1943, 1945, Moscow, USSR, now Russia; Vitaly Komar and Alexander Melamid worked together from 1967 to 2004, they live in New York, USA

 

Smooth Sailing with Lenin, 1985

oil and acrylic on canvas

 

In the early 1970s the artistic duo Komar and Melamid founded the Sots Art movement as a reaction against Socialist Realism, the official aesthetic doctrine of the state. Sots Art, usually described as a sort of conceptual Pop Art appropriating the visual language of socialist mass culture, was a form of nonconformist art based on combining apparently disparate styles, images, and cultures, resulting in an ironical pastiche that deconstructed the authoritarian language of the propaganda industry and debunked the ideologies that works of official Soviet art were meant to embody and promote. It examined the role of images and image-making in constructing and validating the dominant systems of power and beliefs through many different projects and series.

 

Smooth Sailing with Lenin was created as a part of the Nostalgic Socialist Realism series (1982–1983). The two artists employed the language of traditional Socialist Realism and blended it with contextual and aesthetic features as expressed in old painting styles.

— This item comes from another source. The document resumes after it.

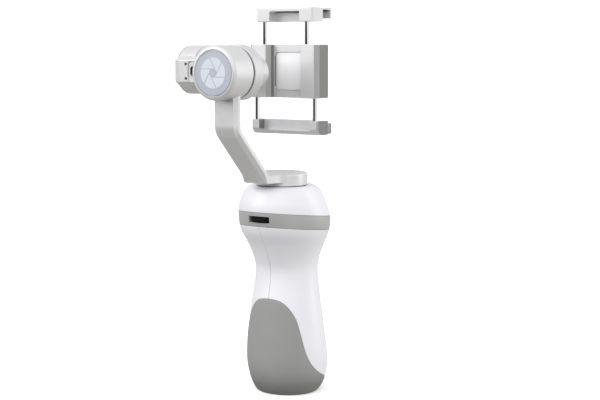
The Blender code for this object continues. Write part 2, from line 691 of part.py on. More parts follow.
def make_roll_arm():
    pivot = (0.0, ROLL_ARM_Y, AXIS_Z)
    path = filleted([(0.0, ROLL_ARM_Y), (ROLL_ARM_CORNER, ROLL_ARM_Y), (-83.6, 8.0)], 5.0)
    section = bar_section(ARM_HALF_WIDTH + 0.15, ROLL_ARM_THICK, ARM_CHAMFER)
    arm = swept("roll_arm", path, [(across, -out) for across, out in section], roll_place, WARM_GREY, pivot)
    hub = disc_outline(ROLL_ARM_END, ROLL_REAR + GAP, ROLL_ARM_Y + ROLL_ARM_THICK / 2.0, 0.8)
    join(arm, turned("arm_hub", hub, "Y", (0.0, AXIS_Z), WARM_GREY, 32))
    can = disc_outline(MOTOR_RADIUS, TILT_SPLIT - GAP, TILT_LEFT + 1.2)
    join(arm, turned("tilt_can", can, "X", (TILT_Y, AXIS_Z), WARM_GREY))
    cavity = disc_outline(MOTOR_RADIUS - MOTOR_WALL, TILT_SPLIT + 2.0, TILT_LEFT + 3.0)
    cut(arm, turned("tilt_cavity", cavity, "X", (TILT_Y, AXIS_Z), WARM_GREY))
    front = ROLL_ARM_Y - ROLL_ARM_THICK / 2.0
    back = ROLL_ARM_Y + ROLL_ARM_THICK / 2.0
    cut(arm, block("usb_pocket", (USB_X - USB_WIDE - GAP, front - 2.0, AXIS_Z - USB_HIGH - GAP),
                   (USB_X + USB_WIDE + GAP, front + 3.5, AXIS_Z + USB_HIGH + GAP), BLACK))
    for side in (-1.0, 1.0):
        hole = disc_outline(SCREW_RADIUS + GAP, front - 2.0, front + 2.6)
        cut(arm, turned("screw_hole", hole, "Y", (SCREW_X, AXIS_Z + side * SCREW_UP), BLACK, 16))
    cut(arm, block("cover_pocket", (-56.3, back - 1.3, AXIS_Z - 7.3), (-9.7, back + 2.0, AXIS_Z + 7.3),
                   BLACK))


def make_roll_arm_details():
    front = ROLL_ARM_Y - ROLL_ARM_THICK / 2.0
    back = ROLL_ARM_Y + ROLL_ARM_THICK / 2.0
    socket = block("arm_usb_socket", (USB_X - USB_WIDE, front + 0.1, AXIS_Z - USB_HIGH),
                   (USB_X + USB_WIDE, front + 3.2, AXIS_Z + USB_HIGH), STEEL)
    cut(socket, block("usb_mouth", (USB_X - USB_WIDE + 0.4, front - 1.0, AXIS_Z - USB_HIGH + 0.4),
                      (USB_X + USB_WIDE - 0.4, front + 2.4, AXIS_Z + USB_HIGH - 0.4), BLACK))
    for name, side in (("arm_screw_low", -1.0), ("arm_screw_high", 1.0)):
        outline = disc_outline(SCREW_RADIUS, front + 2.3, front + 0.5)
        turned(name, outline, "Y", (SCREW_X, AXIS_Z + side * SCREW_UP), STEEL, 16)
    block("roll_arm_cover", (-56.0, back - 1.0, AXIS_Z - 7.0), (-10.0, back - 0.1, AXIS_Z + 7.0),
          WARM_GREY, 0.2)
    cap = disc_outline(MOTOR_RADIUS, TILT_LEFT + 0.9, TILT_LEFT, 0.6)
    turned("tilt_end_cap", cap, "X", (TILT_Y, AXIS_Z), WARM_GREY)
    make_motor("tilt", "X", (TILT_Y, AXIS_Z), TILT_LEFT + 3.3, TILT_LEFT + 5.0, TILT_SPLIT - 2.5)


# ---------------------------------------------------------------- tilt head

def make_tilt_rotor():
    pivot = (TILT_SPLIT, TILT_Y, AXIS_Z)
    bell = [(0.0, TILT_RIGHT), (MOTOR_RADIUS - 1.6, TILT_RIGHT), (MOTOR_RADIUS, TILT_RIGHT - 1.6),
            (MOTOR_RADIUS, TILT_SPLIT + GAP), (MAGNET_OUTER, TILT_SPLIT + GAP),
            (MAGNET_OUTER, TILT_LEFT + 4.4), (MAGNET_INNER, TILT_LEFT + 4.4),
            (MAGNET_INNER, TILT_SPLIT - 1.0), (0.0, TILT_SPLIT - 1.0)]
    rotor = turned("tilt_rotor", bell, "X", (TILT_Y, AXIS_Z), WARM_GREY, FINE, pivot)
    bore = disc_outline(SHAFT_RADIUS + GAP, TILT_SPLIT - 3.0, TILT_RIGHT - 4.0)
    cut(rotor, turned("shaft_bore", bore, "X", (TILT_Y, AXIS_Z), STEEL, COARSE))
    slot = block("bracket_slot", (TILT_RIGHT - 8.0, 7.9, AXIS_Z - 9.6),
                 (TILT_RIGHT + 2.0, 15.1, AXIS_Z + 9.6), BLACK)
    cut(rotor, slot)
    shaft = ring_outline(SHAFT_BORE, SHAFT_RADIUS, TILT_LEFT + 4.0, TILT_RIGHT - 4.3)
    turned("tilt_shaft", shaft, "X", (TILT_Y, AXIS_Z), STEEL, COARSE, pivot)
    block("clamp_bracket", (TILT_RIGHT - 7.7, 8.2, AXIS_Z - 9.3), (-BODY_WIDE - GAP, 14.8, AXIS_Z + 9.3),
          WARM_GREY, 0.8, pivot)


def make_clamp_body():
    pivot = (TILT_SPLIT, TILT_Y, AXIS_Z)
    low, high = AXIS_Z - BODY_HALF, AXIS_Z + BODY_HALF
    corner = BODY_WIDE - BODY_CHAMFER
    outline = [(-BODY_WIDE, BODY_BACK), (-BODY_WIDE, BODY_FRONT + BODY_CHAMFER), (-corner, BODY_FRONT),
               (corner, BODY_FRONT), (BODY_WIDE, BODY_FRONT + BODY_CHAMFER), (BODY_WIDE, BODY_BACK)]
    body = prism("clamp_body", outline, "Z", low, high, WARM_GREY, pivot)
    cut(body, block("centre_step", (RAIL_LEFT_EDGE, BODY_FRONT - 2.0, low - 2.0),
                    (RAIL_RIGHT_EDGE, PLATE_FRONT, high + 2.0), WARM_GREY))
    nick = [(RAIL_LEFT_EDGE - RAIL_CHAMFER - 1.0, BODY_FRONT - 1.0),
            (RAIL_LEFT_EDGE + 1.0, BODY_FRONT - 1.0),
            (RAIL_LEFT_EDGE + 1.0, BODY_FRONT + RAIL_CHAMFER + 1.0)]
    cut(body, prism("rail_nick", nick, "Z", low - 2.0, high + 2.0, WARM_GREY))
    cut(body, block("plate_recess", (RAIL_LEFT_EDGE + PLATE_MARGIN, PLATE_FRONT - 2.0, AXIS_Z - RECESS_HALF),
                    (RAIL_RIGHT_EDGE, PLATE_FRONT + 1.3, AXIS_Z + RECESS_HALF), WARM_GREY))
    for side in (-1.0, 1.0):
        for x, bottom, top in ((UPPER_ROD_X, low + 1.2, high + 2.0), (LOWER_ROD_X, low - 2.0, high - 1.2)):
            hole = disc_outline(ROD_RADIUS + GAP, bottom, top)
            cut(body, turned("rod_hole", hole, "Z", (side * x, ROD_Y), WARM_GREY, COARSE))
    for x in SPRING_X:
        hole = disc_outline(SPRING_OUTER + GAP, low - 2.0, high + 2.0)
        cut(body, turned("spring_hole", hole, "Z", (x, SPRING_Y), WARM_GREY, 16))
    half = RECESS_HALF - GAP
    block("centre_plate", (RAIL_LEFT_EDGE + PLATE_MARGIN + GAP, PLATE_FRONT + 0.7, AXIS_Z - half),
          (RAIL_RIGHT_EDGE - GAP, PLATE_FRONT + 1.2, AXIS_Z + half), WARM_GREY, 0.0, pivot)
    block("back_pad", (2.0 - BODY_WIDE, BODY_BACK + GAP, low + 2.0),
          (BODY_WIDE - 2.0, PHONE_BACK - 0.2, high - 2.0), DARK_RUBBER, 0.3, pivot)


def jaw_outline(side):
    """Hooked section of a jaw, (Y, Z): the rod block, the shelf and the lip in front of the screen."""
    heel = LOWER_HEEL if side < 0.0 else JAW_EDGE
    heights = ((JAW_FRONT, JAW_LOW), (PHONE_BACK - 0.8, JAW_LOW), (PHONE_BACK - 0.8, PHONE_HALF + 1.2),
               (PHONE_FRONT + 0.4, PHONE_HALF + 1.2), (PHONE_FRONT + 0.4, PHONE_HALF - 4.5),
               (JAW_LIP, PHONE_HALF - 4.5), (JAW_LIP, JAW_HIGH - JAW_EDGE), (JAW_LIP - JAW_EDGE, JAW_HIGH),
               (JAW_FRONT + heel, JAW_HIGH), (JAW_FRONT, JAW_HIGH - heel))
    return [(y, AXIS_Z + side * z) for y, z in heights]


def make_jaw(name, side, wide, block_width, depth, rod_x):
    """A jaw with its pad and two rods; side is +1 for the upper jaw and -1 for the lower one."""
    pivot = (0.0, ROD_Y, AXIS_Z + side * JAW_LOW)
    jaw = prism(name + "_jaw", jaw_outline(side), "X", -wide, wide, WARM_GREY, pivot)
    inner = wide - block_width
    reach = sorted((AXIS_Z + side * (JAW_LOW - 2.0), AXIS_Z + side * (JAW_LOW + 6.8)))
    cut(jaw, block("jaw_recess", (-inner, JAW_FRONT - 2.0, reach[0]), (inner, JAW_FRONT + depth, reach[1]),
                   WARM_GREY))
    hole_end = AXIS_Z + side * (ROD_TOP + GAP)
    for label, end in (("left", -1.0), ("right", 1.0)):
        if wide > LIP_WIDE:
            corner = sorted((end * LIP_WIDE, end * (wide + 2.0)))
            middle = AXIS_Z + side * ROD_TOP
            cut(jaw, block("lip_corner", (corner[0], PHONE_BACK - 0.8, middle - 10.0),
                           (corner[1], JAW_LIP + 2.0, middle + 10.0), WARM_GREY))
        hole = disc_outline(ROD_RADIUS + GAP, AXIS_Z + side * (JAW_LOW - 2.0), hole_end)
        cut(jaw, turned("jaw_rod_hole", hole, "Z", (end * rod_x, ROD_Y), WARM_GREY, COARSE))
        rod = disc_outline(ROD_RADIUS, AXIS_Z + side * ROD_BOTTOM, AXIS_Z + side * ROD_TOP)
        turned(name + "_rod_" + label, rod, "Z", (end * rod_x, ROD_Y), CHROME, COARSE, pivot)
    heights = sorted((AXIS_Z + side * PHONE_HALF, AXIS_Z + side * (PHONE_HALF + 0.9)))
    block(name + "_jaw_pad", (2.0 - LIP_WIDE, PHONE_BACK - 0.5, heights[0]),
          (LIP_WIDE - 2.0, PHONE_FRONT + 0.1, heights[1]), DARK_RUBBER, 0.0, pivot)


def make_springs():
    for name, x in zip(("clamp_spring_left", "clamp_spring_right"), SPRING_X):
        tube = ring_outline(SPRING_OUTER - 0.6, SPRING_OUTER, AXIS_Z - 13.0, AXIS_Z + 13.0)
        turned(name, tube, "Z", (x, SPRING_Y), STEEL, 12)


def main():
    for thing in list(bpy.data.objects):
        bpy.data.objects.remove(thing)
    make_shells()
    make_pad()
    make_base()
    make_battery()
    make_boards()
    make_shoulder()
    make_band()
    make_dial()
    make_controls()
    make_pan_motor()
    make_yaw_arm()
    make_pan_arm_details()
    make_roll_rotor()
    make_roll_arm()
    make_roll_arm_details()
    make_tilt_rotor()
    make_clamp_body()
    make_jaw("upper", 1.0, UPPER_JAW_WIDE, UPPER_BLOCK, 8.0, UPPER_ROD_X)
    make_jaw("lower", -1.0, LOWER_JAW_WIDE, LOWER_BLOCK, 6.0, LOWER_ROD_X)
    make_springs()


main()
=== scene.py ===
"""Looks of the phone gimbal: smooth castings, rubber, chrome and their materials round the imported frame.

Lengths are in millimetres and MM turns them into metres when a mesh is made. Every place comes from
the frame's boxes; the outlines repeat those of the CAD model at a finer step, with rounded edges.
"""
from math import atan2, cos, degrees, pi, radians, sin, sqrt, tan

import bmesh
import bpy
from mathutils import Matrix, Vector


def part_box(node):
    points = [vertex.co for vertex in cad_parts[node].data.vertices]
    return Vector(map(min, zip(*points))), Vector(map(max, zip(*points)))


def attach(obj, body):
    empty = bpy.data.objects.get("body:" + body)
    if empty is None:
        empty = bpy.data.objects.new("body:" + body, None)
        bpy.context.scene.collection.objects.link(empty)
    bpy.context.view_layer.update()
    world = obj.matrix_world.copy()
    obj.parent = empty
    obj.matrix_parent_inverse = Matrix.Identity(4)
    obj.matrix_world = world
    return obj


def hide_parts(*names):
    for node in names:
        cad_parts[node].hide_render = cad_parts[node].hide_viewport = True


MM = 0.001
UP = Vector((0.0, 0.0, 1.0))
ROUND = 128                   # sides of the large round pieces
SMALL = 48                    # sides of rods, screws and buttons
ROOM_BASE = 0.56              # light that comes from every side

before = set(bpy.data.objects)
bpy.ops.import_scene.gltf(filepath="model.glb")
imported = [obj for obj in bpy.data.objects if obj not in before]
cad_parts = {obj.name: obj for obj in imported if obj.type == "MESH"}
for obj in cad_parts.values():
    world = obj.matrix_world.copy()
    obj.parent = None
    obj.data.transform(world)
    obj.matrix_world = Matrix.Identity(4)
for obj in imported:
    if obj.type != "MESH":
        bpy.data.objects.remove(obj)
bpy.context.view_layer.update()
PIECES = []


# ---- places read from the frame

def corners(node):
    """Lowest and highest corners of a CAD node in millimetres."""
    low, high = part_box(node)
    return Vector(low) / MM, Vector(high) / MM


def middle(node):
    low, high = corners(node)
    return (low + high) / 2.0


def measure(node):
    """Corners and middle of a round CAD node, and its radius."""
    low, high = corners(node)
    return low, high, (low + high) / 2.0, (high.x - low.x) / 2.0


AXIS_Z = middle("badge_disc").z
MOTOR_RADIUS = measure("yaw_arm")[3]
BELL_RADIUS = measure("roll_rotor")[3]
ROLL_FRONT = corners("yaw_arm")[0].y
ROLL_REAR = corners("roll_rotor")[1].y
ROLL_SPLIT = ROLL_REAR - 10.7
PAN_TOP = middle("pan_top_cover").z + 0.65
SHOULDER_TOP = corners("top_shoulder")[1].z
TILT_RIGHT = corners("tilt_rotor")[1].x
TILT_SPLIT = TILT_RIGHT - 15.0
TILT_LEFT = corners("tilt_end_cap")[0].x
ROLL_AXIS = (0.0, AXIS_Z)      # X and Z; the tilt axis has Y and Z, the pan axis X and Y
TILT_AXIS = (middle("tilt_rotor").y, AXIS_Z)
PAN_AXIS = (0.0, 0.0)
CAP_TOP = corners("base_cap")[1].z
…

The paintings, closely connected with the artists’ ironic and nostalgic memories of their own childhood in Stalinist Moscow, depict scenes from the history of the Soviet Union: they begin with Lenin’s revolution, touch upon Stalin, and end with Khrushchev.

 

In the painting Smooth Sailing with Lenin different scenes and styles—an expressionistically painted sleeping homeless person, a “suprematist” image, a realistically depicted Lenin, and a collaged boat— are vertically juxtaposed in order to create / show their similarities and contradictions and question the ideology of socialist progress that most official Soviet art depicted and glorified.